Goodbye to my 'First'


I started writing my first book about five years ago now. When I left full time work to pursue the dream (finish the book, re-draft it – several times, naturally – get an agent, get a publisher, and have it in print) I’d written about 17,000 words. A year and a half, working part-time, coming back into full-time work, a severe edit later, and I now have 23,000 words. For those of you who aren’t great at maths, that’s 6,000 words in a year and a half, averaging out to about 11 words per day. Even now I feel a pain in my chest thinking about it. It’s rather similar to the pain I felt when the lovely Kathryn at work suggested I ditch it in favour of starting something new because progress seemed to be somewhat slow (backwards, practically, I was feeling). Shock. Horror.

One’s presumably heard of the term in regards to writing, ‘Kill your darlings.’ Well this was my ‘darling;’ singular. If I don’t have this, I don’t have anything, literarily speaking anyway. I shook off her uncomfortable advice from my already burdened shoulders and ignored her.

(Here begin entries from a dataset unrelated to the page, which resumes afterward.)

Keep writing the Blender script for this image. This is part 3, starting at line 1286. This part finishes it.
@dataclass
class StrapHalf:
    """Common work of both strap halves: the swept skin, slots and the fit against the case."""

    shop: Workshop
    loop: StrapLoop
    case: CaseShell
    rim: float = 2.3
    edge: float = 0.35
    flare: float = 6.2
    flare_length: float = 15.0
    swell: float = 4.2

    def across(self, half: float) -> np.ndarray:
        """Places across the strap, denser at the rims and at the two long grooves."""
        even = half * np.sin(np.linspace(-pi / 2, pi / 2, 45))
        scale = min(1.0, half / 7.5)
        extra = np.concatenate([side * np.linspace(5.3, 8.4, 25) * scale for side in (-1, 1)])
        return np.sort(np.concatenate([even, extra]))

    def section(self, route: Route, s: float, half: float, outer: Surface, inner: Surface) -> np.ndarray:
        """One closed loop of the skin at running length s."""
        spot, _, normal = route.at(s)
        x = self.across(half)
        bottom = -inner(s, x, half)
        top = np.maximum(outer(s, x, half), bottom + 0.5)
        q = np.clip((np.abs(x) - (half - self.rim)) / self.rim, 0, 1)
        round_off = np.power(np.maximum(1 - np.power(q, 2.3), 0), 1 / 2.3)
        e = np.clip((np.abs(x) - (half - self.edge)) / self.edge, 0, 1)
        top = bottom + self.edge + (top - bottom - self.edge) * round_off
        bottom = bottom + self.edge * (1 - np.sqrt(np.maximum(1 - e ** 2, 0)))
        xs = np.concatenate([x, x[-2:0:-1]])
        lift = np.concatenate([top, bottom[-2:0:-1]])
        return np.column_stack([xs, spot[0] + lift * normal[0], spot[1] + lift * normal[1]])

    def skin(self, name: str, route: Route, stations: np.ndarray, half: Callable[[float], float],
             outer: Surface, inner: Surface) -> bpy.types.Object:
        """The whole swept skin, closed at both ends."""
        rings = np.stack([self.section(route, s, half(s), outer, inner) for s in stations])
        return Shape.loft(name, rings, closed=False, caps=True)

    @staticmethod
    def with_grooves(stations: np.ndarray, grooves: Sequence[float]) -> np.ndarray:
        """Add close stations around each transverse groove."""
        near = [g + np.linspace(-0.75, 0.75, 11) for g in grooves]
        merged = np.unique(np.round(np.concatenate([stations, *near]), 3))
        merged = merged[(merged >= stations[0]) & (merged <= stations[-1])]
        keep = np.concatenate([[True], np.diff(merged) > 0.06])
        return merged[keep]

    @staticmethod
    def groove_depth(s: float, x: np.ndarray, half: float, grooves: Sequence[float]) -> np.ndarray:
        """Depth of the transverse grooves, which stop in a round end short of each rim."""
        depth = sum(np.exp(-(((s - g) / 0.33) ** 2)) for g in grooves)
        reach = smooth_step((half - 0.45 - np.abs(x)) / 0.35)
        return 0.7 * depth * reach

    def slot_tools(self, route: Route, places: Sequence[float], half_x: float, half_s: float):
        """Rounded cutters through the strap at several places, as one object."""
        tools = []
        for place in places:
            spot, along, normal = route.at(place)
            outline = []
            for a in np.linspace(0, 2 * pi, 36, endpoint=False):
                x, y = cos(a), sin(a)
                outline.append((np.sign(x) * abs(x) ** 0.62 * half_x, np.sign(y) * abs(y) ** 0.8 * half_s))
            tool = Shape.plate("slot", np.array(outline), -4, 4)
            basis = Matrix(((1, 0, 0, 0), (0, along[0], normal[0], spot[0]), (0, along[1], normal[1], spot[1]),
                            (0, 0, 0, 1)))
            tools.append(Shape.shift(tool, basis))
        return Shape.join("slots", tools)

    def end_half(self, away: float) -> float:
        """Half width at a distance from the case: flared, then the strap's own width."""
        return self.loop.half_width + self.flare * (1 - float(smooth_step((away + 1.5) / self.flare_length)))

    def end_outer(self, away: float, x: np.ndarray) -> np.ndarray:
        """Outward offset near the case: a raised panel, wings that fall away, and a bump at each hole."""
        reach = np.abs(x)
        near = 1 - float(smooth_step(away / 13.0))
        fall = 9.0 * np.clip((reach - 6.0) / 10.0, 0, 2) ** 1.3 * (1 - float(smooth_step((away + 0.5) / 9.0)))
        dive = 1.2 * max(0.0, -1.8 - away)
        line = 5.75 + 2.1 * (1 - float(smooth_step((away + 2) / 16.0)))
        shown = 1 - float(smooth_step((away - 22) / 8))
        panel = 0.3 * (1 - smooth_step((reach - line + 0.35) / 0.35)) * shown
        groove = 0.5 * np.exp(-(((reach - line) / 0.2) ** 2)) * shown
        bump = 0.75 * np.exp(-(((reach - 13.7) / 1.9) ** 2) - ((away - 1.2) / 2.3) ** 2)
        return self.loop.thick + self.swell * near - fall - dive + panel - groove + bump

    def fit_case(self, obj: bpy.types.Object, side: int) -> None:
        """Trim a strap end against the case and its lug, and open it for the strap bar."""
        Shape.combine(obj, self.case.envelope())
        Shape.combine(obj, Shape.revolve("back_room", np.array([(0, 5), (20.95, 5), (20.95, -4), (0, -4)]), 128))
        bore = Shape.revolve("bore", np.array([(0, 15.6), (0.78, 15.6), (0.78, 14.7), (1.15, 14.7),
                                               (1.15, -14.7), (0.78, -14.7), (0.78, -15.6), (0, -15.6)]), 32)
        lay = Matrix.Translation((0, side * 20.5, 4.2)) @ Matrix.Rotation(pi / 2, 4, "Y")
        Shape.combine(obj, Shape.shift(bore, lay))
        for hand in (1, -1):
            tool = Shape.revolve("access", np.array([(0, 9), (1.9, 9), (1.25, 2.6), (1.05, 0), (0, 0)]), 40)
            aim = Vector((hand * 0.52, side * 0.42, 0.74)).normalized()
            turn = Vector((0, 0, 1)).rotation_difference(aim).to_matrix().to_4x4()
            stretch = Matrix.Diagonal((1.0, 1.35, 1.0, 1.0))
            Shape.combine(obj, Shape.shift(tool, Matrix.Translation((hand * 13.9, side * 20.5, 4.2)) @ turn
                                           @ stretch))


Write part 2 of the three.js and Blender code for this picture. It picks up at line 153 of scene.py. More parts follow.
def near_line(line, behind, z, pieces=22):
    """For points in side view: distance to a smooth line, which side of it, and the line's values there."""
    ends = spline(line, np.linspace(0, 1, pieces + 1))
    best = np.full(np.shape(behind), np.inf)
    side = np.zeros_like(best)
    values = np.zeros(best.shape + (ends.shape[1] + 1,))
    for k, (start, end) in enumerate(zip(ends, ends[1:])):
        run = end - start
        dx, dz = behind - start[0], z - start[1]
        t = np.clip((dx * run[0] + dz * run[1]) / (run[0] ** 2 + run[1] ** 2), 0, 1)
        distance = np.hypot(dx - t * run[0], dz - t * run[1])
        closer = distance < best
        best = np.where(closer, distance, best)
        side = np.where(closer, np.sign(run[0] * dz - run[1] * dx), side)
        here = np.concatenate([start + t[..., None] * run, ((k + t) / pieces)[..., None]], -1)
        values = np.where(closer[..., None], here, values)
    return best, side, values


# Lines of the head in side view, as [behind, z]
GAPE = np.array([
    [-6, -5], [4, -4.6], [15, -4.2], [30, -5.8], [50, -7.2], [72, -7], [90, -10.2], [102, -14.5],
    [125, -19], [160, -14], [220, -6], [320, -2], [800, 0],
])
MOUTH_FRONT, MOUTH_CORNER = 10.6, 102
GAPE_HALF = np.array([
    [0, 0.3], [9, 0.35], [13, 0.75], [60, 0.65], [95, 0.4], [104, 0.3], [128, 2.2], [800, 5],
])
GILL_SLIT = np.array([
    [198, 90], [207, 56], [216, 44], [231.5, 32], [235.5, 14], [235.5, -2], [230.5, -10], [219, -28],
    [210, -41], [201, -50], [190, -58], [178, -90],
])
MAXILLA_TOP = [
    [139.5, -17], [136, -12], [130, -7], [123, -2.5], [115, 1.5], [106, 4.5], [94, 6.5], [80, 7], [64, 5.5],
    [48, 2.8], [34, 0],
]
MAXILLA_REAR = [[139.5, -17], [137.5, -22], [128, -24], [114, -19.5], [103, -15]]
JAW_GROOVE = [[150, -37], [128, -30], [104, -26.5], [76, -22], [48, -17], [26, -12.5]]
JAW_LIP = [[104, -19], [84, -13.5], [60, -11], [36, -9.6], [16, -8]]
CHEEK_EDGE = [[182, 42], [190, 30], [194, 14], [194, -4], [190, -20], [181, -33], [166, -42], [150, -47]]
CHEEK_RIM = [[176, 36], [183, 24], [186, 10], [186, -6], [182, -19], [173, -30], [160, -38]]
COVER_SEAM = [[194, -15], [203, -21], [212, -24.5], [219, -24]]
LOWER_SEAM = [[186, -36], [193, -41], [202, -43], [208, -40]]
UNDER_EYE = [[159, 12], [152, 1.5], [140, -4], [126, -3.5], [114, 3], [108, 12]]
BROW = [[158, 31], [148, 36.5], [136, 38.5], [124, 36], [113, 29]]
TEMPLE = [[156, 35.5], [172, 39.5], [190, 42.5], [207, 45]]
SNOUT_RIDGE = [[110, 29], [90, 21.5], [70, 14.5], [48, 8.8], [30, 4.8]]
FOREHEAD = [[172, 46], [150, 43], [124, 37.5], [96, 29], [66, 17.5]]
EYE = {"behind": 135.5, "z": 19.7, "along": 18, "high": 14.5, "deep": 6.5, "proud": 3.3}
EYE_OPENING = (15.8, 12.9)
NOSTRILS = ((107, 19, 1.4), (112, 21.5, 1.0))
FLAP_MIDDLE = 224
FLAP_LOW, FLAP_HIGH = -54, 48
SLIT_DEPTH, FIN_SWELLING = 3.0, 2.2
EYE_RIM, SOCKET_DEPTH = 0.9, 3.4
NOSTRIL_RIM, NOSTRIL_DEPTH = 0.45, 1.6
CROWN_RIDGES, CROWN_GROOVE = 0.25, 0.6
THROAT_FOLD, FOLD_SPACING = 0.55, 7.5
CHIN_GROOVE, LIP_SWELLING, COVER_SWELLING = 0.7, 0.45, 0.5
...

Except they still felt burdened. What was this unhealthy relationship I’d cultivated with my first book? The idea of letting go hadn’t occurred to me until K mentioned it. And then, as with most things in life, the delayed reaction caught up with me and the unthinkable became a possibility. And why shouldn’t it? Don’t most writers have more than one book in them? We’re not all going to be Harper Lee, write one masterpiece and then live happily ever after, basking in its global glory. Still, it hurt, as the end of most things do I suppose. Imagine those years spent tapping out words, creating sentences that made you feel as if you’d broken through some verbal barrier or discovered some profound truth. But sometimes you have to accept defeat – temporarily anyway. As with all firsts, you won’t forget it and maybe you had to have the first in order to get a better second (and third, fourth, fifth, so on.)

Just because you don’t want to do something, doesn’t mean it’s not good for you, even if you did think it was the ‘one’. So my heart is heavy, but my shoulders feel a tad less weighed down. It’s about knowing when to move on, and when to take the advice of someone who knows what they might be talking about (something about professionalism or whatever).

First book, I will learn the art of letting you go, though you will always be the one that’s taught me what I now know, and while you gave me sleepless nights you also gave me my first love. Thanks for that. And one day, maybe when the time is right, I’ll come back to you, or you’ll come back to me and we’ll finish this thing we started; my stepping-stone to whatever is to come.